- _Task requirements_
Repeat the line that contains "Reconstruct the object", the line that contains "const RECESS_SLOPE_WIDTH = 0.8;", and all lines between them, exactly and with no other lines.

- _Input_
--------
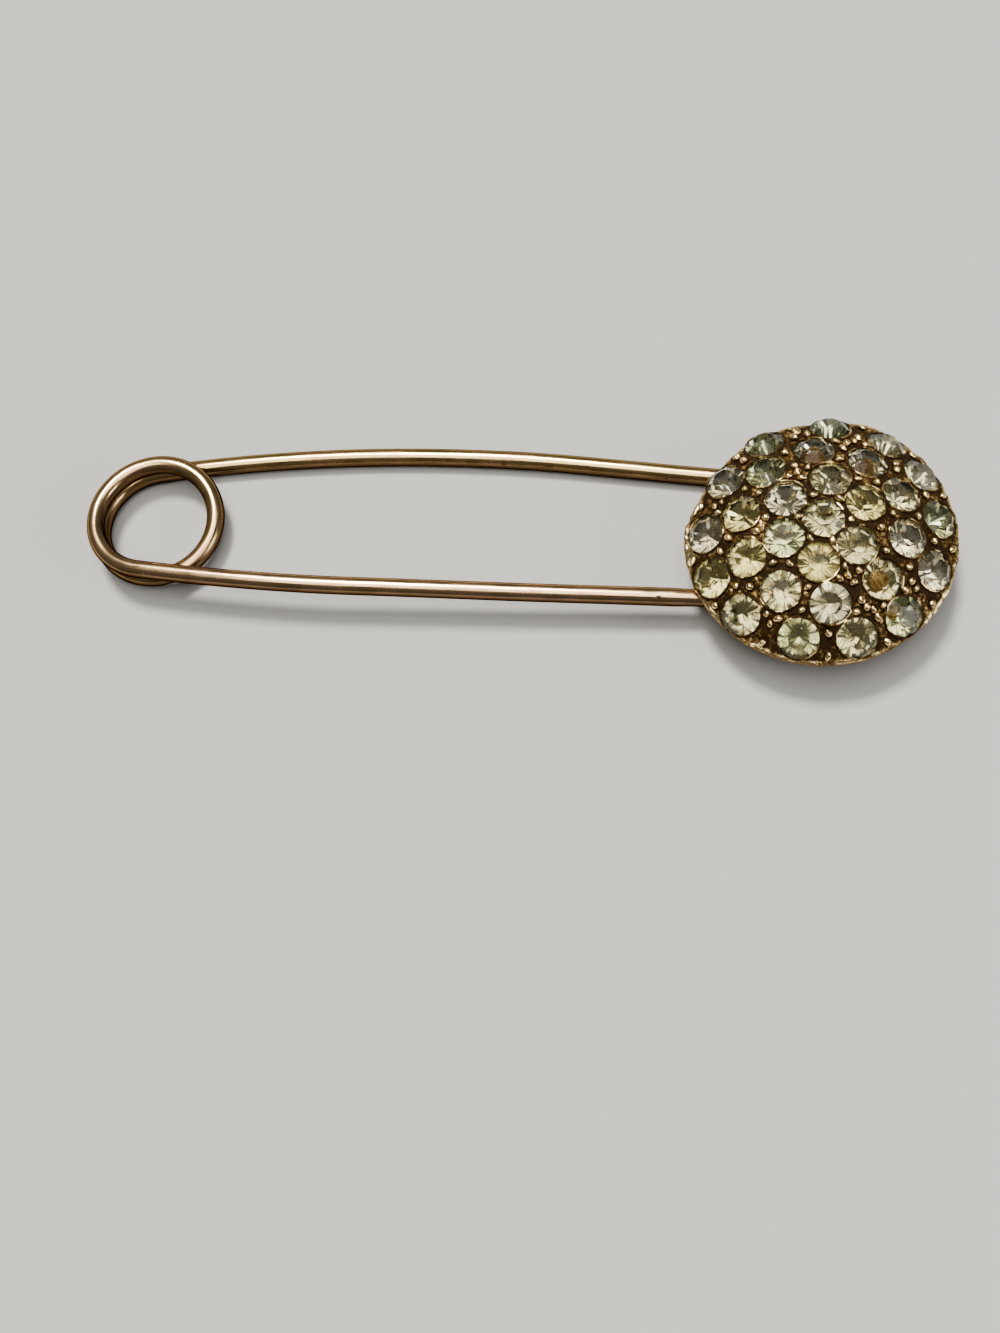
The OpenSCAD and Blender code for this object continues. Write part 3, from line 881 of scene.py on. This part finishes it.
--------
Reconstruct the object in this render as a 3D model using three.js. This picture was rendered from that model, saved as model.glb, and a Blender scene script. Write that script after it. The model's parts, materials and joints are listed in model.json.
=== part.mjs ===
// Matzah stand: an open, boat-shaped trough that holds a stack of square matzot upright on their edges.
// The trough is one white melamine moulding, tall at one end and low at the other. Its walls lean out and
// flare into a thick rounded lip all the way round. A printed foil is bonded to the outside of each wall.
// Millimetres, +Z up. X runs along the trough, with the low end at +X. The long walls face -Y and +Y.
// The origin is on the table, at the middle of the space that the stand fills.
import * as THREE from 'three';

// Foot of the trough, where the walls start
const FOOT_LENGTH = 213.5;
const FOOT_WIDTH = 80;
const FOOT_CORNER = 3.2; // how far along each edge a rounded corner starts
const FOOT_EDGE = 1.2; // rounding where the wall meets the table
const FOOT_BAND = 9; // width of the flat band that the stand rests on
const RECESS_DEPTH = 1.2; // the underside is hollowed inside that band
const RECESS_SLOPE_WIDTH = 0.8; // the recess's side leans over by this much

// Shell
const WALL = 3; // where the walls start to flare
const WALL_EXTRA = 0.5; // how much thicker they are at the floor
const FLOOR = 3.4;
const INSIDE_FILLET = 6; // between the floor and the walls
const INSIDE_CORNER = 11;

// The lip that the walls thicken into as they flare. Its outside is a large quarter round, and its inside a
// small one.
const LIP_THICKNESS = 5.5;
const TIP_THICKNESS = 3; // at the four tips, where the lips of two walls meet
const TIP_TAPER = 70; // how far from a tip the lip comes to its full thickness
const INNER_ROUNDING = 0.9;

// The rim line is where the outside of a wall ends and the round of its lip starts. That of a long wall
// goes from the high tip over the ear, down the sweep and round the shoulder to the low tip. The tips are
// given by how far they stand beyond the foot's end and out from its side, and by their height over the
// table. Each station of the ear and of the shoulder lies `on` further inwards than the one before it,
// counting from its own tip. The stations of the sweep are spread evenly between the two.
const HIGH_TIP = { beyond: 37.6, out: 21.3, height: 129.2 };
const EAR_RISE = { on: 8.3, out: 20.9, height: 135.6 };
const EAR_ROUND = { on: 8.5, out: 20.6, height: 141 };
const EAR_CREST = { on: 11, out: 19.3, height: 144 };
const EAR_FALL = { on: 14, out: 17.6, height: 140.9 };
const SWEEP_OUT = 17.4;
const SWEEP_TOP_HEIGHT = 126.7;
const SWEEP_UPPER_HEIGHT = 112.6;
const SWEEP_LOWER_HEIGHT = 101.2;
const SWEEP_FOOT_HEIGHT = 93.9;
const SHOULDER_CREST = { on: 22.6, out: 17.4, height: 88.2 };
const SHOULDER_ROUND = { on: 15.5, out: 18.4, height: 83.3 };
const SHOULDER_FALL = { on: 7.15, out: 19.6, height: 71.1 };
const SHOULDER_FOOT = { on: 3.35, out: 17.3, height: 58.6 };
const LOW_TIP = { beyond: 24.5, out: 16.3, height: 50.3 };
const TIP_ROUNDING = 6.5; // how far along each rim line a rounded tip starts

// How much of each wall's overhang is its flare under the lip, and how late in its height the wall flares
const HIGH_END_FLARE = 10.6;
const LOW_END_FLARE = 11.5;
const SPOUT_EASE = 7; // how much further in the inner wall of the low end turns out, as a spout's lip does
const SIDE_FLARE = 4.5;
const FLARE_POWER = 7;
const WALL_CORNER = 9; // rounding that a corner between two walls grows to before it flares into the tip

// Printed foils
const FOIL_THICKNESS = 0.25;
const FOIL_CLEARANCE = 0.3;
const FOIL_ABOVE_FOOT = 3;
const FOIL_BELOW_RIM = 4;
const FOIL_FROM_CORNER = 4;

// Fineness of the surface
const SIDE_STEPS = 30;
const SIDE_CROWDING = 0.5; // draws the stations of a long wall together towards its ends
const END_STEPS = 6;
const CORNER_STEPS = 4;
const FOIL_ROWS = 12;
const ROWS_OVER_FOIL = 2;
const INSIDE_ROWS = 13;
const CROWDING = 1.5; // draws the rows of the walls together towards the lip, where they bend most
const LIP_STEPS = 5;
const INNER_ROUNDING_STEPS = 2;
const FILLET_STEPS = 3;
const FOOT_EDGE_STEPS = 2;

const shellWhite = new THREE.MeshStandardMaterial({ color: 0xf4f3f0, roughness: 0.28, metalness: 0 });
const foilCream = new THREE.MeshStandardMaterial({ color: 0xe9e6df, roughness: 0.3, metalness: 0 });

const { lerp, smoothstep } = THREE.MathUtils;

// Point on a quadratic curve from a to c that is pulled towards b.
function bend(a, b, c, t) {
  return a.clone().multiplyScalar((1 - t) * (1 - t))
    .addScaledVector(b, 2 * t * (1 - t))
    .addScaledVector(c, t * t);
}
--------
- _Exercise result_
Reconstruct the object in this render as a 3D model using three.js. This picture was rendered from that model, saved as model.glb, and a Blender scene script. Write that script after it. The model's parts, materials and joints are listed in model.json.
=== part.mjs ===
// Matzah stand: an open, boat-shaped trough that holds a stack of square matzot upright on their edges.
// The trough is one white melamine moulding, tall at one end and low at the other. Its walls lean out and
// flare into a thick rounded lip all the way round. A printed foil is bonded to the outside of each wall.
// Millimetres, +Z up. X runs along the trough, with the low end at +X. The long walls face -Y and +Y.
// The origin is on the table, at the middle of the space that the stand fills.
import * as THREE from 'three';

// Foot of the trough, where the walls start
const FOOT_LENGTH = 213.5;
const FOOT_WIDTH = 80;
const FOOT_CORNER = 3.2; // how far along each edge a rounded corner starts
const FOOT_EDGE = 1.2; // rounding where the wall meets the table
const FOOT_BAND = 9; // width of the flat band that the stand rests on
const RECESS_DEPTH = 1.2; // the underside is hollowed inside that band
const RECESS_SLOPE_WIDTH = 0.8; // the recess's side leans over by this much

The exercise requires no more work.